Unsere Ergebnisse zeigen, dass die französische Finanztransaktionssteuer langfristig nicht zu einem signifikanten Rückgang von Handelsaktivitäten oder einer Abwanderung von Handelsaktivitäten geführt hat. Dies könnte auch auf das Design der Steuer zurückzuführen sein, die Day-Trading nicht besteuert und damit einen Anreiz für kurzfristig orientierte Investoren schafft, Handelsaktivitäten mehrfach an einem Tag durchzuführen und die Positionen am Ende des Tages wieder zu schließen. Neben unseren Berechnungen zu den Handelsvolumina haben wir auch Berechnungen zu Veränderungen der Marktpreise (Daily Returns), der Liquidität (gemessen an der relativen Bid-Ask-Spread) und von Maßgrößen für die Volatilität von Aktienkursen durchgeführt.
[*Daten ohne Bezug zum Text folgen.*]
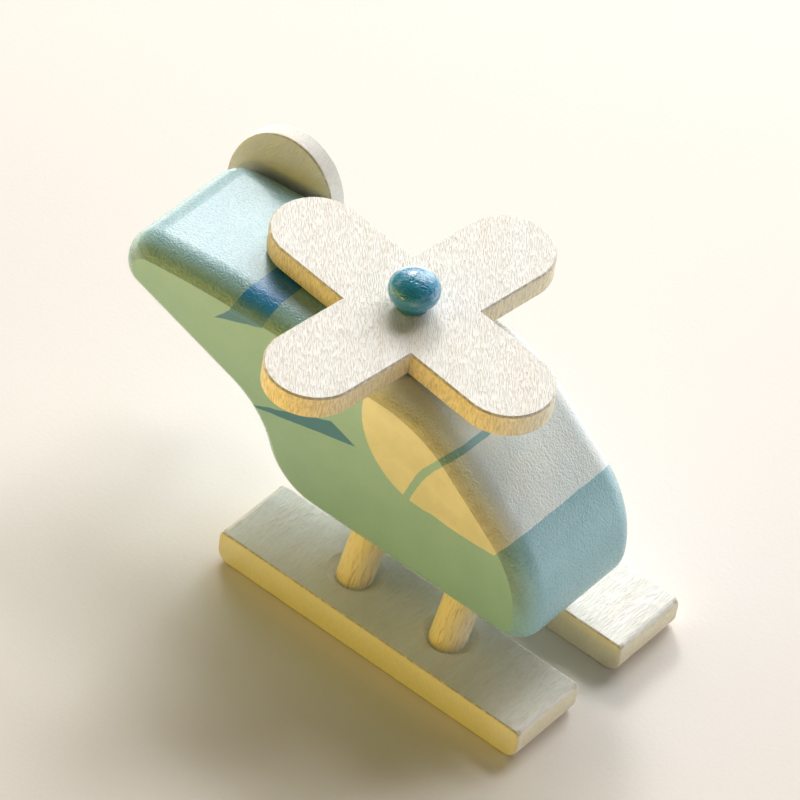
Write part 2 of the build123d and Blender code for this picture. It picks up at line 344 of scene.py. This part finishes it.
# the pattern's corners, centres and radii, in millimetres in the side view
BAND = ((-37.4, 72.0), (-26.6, 73.5), (-25.6, 80.0), (-35.0, 80.0))
BAND_POINT = ((-41.9, 66.8), (-26.6, 73.5), (-37.4, 72.0))
ARROW = ((-29.2, 45.0), (7.0, 55.2), (-1.6, 58.3))
SCREEN_BACK_CENTRE = (28.4, 70.8)
SCREEN_BACK_RADIUS = 21.4
SILL_CENTRE = (40.8, 149.4)
SILL_RADIUS = 100.0
NOSE_LINE = ((53.1, 50.2), (56.6, 55.6))
STRUT_CENTRE = (71.1, 39.8)
STRUT_RADIUS = 47.7
STRUT_HALF_WIDTH = 1.05
EDGE_WOBBLE = 0.25
EDGE_SOFTNESS = 0.12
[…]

Dabei zeigt sich, dass die Einführung der französischen Finanztransaktionssteuer mit einem signifikanten Rückgang an langfristigen Volatilitätsmaßen verbunden war (wöchentliche und monatliche Volatilität). Für die übrigen Größen ließen sich keine eindeutigen Veränderungen bzw. Effekte feststellen.

Abschließend lässt sich festhalten, dass unsere Ergebnisse nicht dafür sprechen, dass die französische Finanztransaktionssteuer dem geregelten französischen Aktienmarkt in signifikantem Ausmaß Handelsvolumina entzogen hat, die Liquidität gemindert oder Preisbildungsprozesse verzerrt hat. Hingegen finden wir Belege für eine Stabilisierung der Aktienkurse bzw. eine Verminderung der Volatilität nach Einführung der Finanztransaktionssteuer. Die Einführung einer Finanztransaktionssteuer in Deutschland oder auf europäischer Ebene könnte somit unter Berücksichtigung dieser Ergebnisse durchaus ein sinnvoller Beitrag sein, um Steueraufkommen zu erheben und die Finanzmärkte zu regulieren und zu stabilisieren.

Literaturhinweise

Becchetti, L., Ferrari, M., Trenta, U., 2014. The impact of the French Tobin tax. Journal of Financial Stability 15, 127–148.
Eichfelder, S., Lau, M., 2016. Financial Transaction Taxes: Announcement effects, short-run effects, and long-run effects.
Gomber, P., Haferkorn, M., Zimmermann, K., 2016. Securities transaction tax and market quality – the case of France. European Financial Management 22, 313-337.